• [Task directions]: Give back the entire listing verbatim.

• [Source excerpt]:
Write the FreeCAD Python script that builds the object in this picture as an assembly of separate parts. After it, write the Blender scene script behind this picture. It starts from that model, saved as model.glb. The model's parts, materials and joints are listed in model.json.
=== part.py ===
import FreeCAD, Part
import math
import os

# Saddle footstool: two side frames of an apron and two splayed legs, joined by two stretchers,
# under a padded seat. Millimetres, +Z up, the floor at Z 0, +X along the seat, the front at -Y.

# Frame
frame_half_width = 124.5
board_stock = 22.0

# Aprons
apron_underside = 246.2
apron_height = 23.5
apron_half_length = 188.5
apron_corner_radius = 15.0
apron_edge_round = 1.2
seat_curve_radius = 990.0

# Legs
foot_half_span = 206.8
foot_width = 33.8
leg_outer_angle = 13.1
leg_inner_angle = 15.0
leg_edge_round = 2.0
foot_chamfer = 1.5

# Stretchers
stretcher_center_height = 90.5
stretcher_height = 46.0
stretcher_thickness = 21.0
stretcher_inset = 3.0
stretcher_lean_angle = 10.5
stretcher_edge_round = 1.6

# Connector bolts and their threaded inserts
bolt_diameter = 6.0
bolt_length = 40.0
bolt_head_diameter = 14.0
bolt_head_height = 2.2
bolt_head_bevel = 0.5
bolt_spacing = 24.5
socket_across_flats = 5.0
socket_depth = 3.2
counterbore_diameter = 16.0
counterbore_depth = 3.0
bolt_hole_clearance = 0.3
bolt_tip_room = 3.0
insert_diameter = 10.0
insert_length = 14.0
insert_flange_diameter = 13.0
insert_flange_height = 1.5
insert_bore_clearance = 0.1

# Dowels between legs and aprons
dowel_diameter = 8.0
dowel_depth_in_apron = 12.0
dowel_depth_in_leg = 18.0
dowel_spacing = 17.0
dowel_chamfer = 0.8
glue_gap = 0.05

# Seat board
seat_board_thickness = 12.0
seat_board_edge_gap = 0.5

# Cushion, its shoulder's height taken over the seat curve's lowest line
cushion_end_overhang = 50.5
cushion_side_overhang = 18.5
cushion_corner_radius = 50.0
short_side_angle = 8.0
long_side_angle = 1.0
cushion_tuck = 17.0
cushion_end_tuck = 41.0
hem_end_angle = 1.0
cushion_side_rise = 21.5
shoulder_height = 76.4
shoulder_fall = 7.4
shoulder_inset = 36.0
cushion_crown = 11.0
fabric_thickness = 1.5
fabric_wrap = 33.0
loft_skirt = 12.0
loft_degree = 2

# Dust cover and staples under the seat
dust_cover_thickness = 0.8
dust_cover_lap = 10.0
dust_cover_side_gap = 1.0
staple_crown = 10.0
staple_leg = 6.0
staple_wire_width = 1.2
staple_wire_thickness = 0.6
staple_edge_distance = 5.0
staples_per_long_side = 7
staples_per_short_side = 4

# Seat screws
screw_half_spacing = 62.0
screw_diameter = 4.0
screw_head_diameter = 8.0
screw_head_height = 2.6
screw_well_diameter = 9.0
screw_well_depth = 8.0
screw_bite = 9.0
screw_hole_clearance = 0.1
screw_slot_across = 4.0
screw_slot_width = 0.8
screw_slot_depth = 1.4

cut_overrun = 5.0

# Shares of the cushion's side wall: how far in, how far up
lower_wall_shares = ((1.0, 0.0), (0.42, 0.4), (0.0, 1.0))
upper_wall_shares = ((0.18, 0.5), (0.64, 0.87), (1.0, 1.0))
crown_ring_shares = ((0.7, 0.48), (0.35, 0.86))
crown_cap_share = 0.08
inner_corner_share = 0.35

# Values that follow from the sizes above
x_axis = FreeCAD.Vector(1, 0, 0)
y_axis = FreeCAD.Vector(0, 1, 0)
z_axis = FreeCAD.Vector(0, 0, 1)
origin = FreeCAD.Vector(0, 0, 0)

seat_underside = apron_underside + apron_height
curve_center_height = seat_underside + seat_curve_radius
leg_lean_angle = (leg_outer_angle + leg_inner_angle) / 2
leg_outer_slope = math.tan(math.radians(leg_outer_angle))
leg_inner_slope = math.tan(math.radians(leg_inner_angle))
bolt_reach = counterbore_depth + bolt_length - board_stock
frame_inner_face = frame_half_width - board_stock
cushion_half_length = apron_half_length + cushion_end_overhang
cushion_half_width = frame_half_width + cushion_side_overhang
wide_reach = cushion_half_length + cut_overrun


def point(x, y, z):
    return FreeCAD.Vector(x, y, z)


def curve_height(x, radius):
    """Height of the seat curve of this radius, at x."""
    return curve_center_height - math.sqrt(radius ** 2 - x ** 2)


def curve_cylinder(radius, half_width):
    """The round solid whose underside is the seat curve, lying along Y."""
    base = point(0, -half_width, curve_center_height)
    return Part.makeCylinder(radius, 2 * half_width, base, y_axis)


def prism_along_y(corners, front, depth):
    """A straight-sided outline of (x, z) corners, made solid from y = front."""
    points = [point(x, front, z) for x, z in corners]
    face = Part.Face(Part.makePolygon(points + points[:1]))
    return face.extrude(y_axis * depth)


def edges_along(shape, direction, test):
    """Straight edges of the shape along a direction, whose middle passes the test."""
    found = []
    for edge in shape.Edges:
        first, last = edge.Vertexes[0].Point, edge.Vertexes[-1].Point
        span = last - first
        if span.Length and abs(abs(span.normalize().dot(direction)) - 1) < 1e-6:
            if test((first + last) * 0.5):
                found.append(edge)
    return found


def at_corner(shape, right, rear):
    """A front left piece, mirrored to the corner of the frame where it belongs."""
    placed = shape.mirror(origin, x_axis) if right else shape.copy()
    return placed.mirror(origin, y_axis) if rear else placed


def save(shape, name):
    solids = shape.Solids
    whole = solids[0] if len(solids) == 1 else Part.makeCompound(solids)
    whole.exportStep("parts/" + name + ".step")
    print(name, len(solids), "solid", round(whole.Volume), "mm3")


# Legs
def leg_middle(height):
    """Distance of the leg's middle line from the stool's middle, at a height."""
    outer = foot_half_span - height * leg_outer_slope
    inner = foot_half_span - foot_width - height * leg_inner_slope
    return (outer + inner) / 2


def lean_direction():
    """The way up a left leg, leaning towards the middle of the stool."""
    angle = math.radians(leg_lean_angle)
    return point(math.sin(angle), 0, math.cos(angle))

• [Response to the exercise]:
Write the FreeCAD Python script that builds the object in this picture as an assembly of separate parts. After it, write the Blender scene script behind this picture. It starts from that model, saved as model.glb. The model's parts, materials and joints are listed in model.json.
=== part.py ===
import FreeCAD, Part
import math
import os

# Saddle footstool: two side frames of an apron and two splayed legs, joined by two stretchers,
# under a padded seat. Millimetres, +Z up, the floor at Z 0, +X along the seat, the front at -Y.

# Frame
frame_half_width = 124.5
board_stock = 22.0

# Aprons
apron_underside = 246.2
apron_height = 23.5
apron_half_length = 188.5
apron_corner_radius = 15.0
apron_edge_round = 1.2
seat_curve_radius = 990.0

# Legs
foot_half_span = 206.8
foot_width = 33.8
leg_outer_angle = 13.1
leg_inner_angle = 15.0
leg_edge_round = 2.0
foot_chamfer = 1.5

# Stretchers
stretcher_center_height = 90.5
stretcher_height = 46.0
stretcher_thickness = 21.0
stretcher_inset = 3.0
stretcher_lean_angle = 10.5
stretcher_edge_round = 1.6

# Connector bolts and their threaded inserts
bolt_diameter = 6.0
bolt_length = 40.0
bolt_head_diameter = 14.0
bolt_head_height = 2.2
bolt_head_bevel = 0.5
bolt_spacing = 24.5
socket_across_flats = 5.0
socket_depth = 3.2
counterbore_diameter = 16.0
counterbore_depth = 3.0
bolt_hole_clearance = 0.3
bolt_tip_room = 3.0
insert_diameter = 10.0
insert_length = 14.0
insert_flange_diameter = 13.0
insert_flange_height = 1.5
insert_bore_clearance = 0.1

# Dowels between legs and aprons
dowel_diameter = 8.0
dowel_depth_in_apron = 12.0
dowel_depth_in_leg = 18.0
dowel_spacing = 17.0
dowel_chamfer = 0.8
glue_gap = 0.05

# Seat board
seat_board_thickness = 12.0
seat_board_edge_gap = 0.5

# Cushion, its shoulder's height taken over the seat curve's lowest line
cushion_end_overhang = 50.5
cushion_side_overhang = 18.5
cushion_corner_radius = 50.0
short_side_angle = 8.0
long_side_angle = 1.0
cushion_tuck = 17.0
cushion_end_tuck = 41.0
hem_end_angle = 1.0
cushion_side_rise = 21.5
shoulder_height = 76.4
shoulder_fall = 7.4
shoulder_inset = 36.0
cushion_crown = 11.0
fabric_thickness = 1.5
fabric_wrap = 33.0
loft_skirt = 12.0
loft_degree = 2

# Dust cover and staples under the seat
dust_cover_thickness = 0.8
dust_cover_lap = 10.0
dust_cover_side_gap = 1.0
staple_crown = 10.0
staple_leg = 6.0
staple_wire_width = 1.2
staple_wire_thickness = 0.6
staple_edge_distance = 5.0
staples_per_long_side = 7
staples_per_short_side = 4

# Seat screws
screw_half_spacing = 62.0
screw_diameter = 4.0
screw_head_diameter = 8.0
screw_head_height = 2.6
screw_well_diameter = 9.0
screw_well_depth = 8.0
screw_bite = 9.0
screw_hole_clearance = 0.1
screw_slot_across = 4.0
screw_slot_width = 0.8
screw_slot_depth = 1.4

cut_overrun = 5.0

# Shares of the cushion's side wall: how far in, how far up
lower_wall_shares = ((1.0, 0.0), (0.42, 0.4), (0.0, 1.0))
upper_wall_shares = ((0.18, 0.5), (0.64, 0.87), (1.0, 1.0))
crown_ring_shares = ((0.7, 0.48), (0.35, 0.86))
crown_cap_share = 0.08
inner_corner_share = 0.35

# Values that follow from the sizes above
x_axis = FreeCAD.Vector(1, 0, 0)
y_axis = FreeCAD.Vector(0, 1, 0)
z_axis = FreeCAD.Vector(0, 0, 1)
origin = FreeCAD.Vector(0, 0, 0)

seat_underside = apron_underside + apron_height
curve_center_height = seat_underside + seat_curve_radius
leg_lean_angle = (leg_outer_angle + leg_inner_angle) / 2
leg_outer_slope = math.tan(math.radians(leg_outer_angle))
leg_inner_slope = math.tan(math.radians(leg_inner_angle))
bolt_reach = counterbore_depth + bolt_length - board_stock
frame_inner_face = frame_half_width - board_stock
cushion_half_length = apron_half_length + cushion_end_overhang
cushion_half_width = frame_half_width + cushion_side_overhang
wide_reach = cushion_half_length + cut_overrun


def point(x, y, z):
    return FreeCAD.Vector(x, y, z)


def curve_height(x, radius):
    """Height of the seat curve of this radius, at x."""
    return curve_center_height - math.sqrt(radius ** 2 - x ** 2)


def curve_cylinder(radius, half_width):
    """The round solid whose underside is the seat curve, lying along Y."""
    base = point(0, -half_width, curve_center_height)
    return Part.makeCylinder(radius, 2 * half_width, base, y_axis)


def prism_along_y(corners, front, depth):
    """A straight-sided outline of (x, z) corners, made solid from y = front."""
    points = [point(x, front, z) for x, z in corners]
    face = Part.Face(Part.makePolygon(points + points[:1]))
    return face.extrude(y_axis * depth)


def edges_along(shape, direction, test):
    """Straight edges of the shape along a direction, whose middle passes the test."""
    found = []
    for edge in shape.Edges:
        first, last = edge.Vertexes[0].Point, edge.Vertexes[-1].Point
        span = last - first
        if span.Length and abs(abs(span.normalize().dot(direction)) - 1) < 1e-6:
            if test((first + last) * 0.5):
                found.append(edge)
    return found


def at_corner(shape, right, rear):
    """A front left piece, mirrored to the corner of the frame where it belongs."""
    placed = shape.mirror(origin, x_axis) if right else shape.copy()
    return placed.mirror(origin, y_axis) if rear else placed


def save(shape, name):
    solids = shape.Solids
    whole = solids[0] if len(solids) == 1 else Part.makeCompound(solids)
    whole.exportStep("parts/" + name + ".step")
    print(name, len(solids), "solid", round(whole.Volume), "mm3")


# Legs
def leg_middle(height):
    """Distance of the leg's middle line from the stool's middle, at a height."""
    outer = foot_half_span - height * leg_outer_slope
    inner = foot_half_span - foot_width - height * leg_inner_slope
    return (outer + inner) / 2


def lean_direction():
    """The way up a left leg, leaning towards the middle of the stool."""
    angle = math.radians(leg_lean_angle)
    return point(math.sin(angle), 0, math.cos(angle))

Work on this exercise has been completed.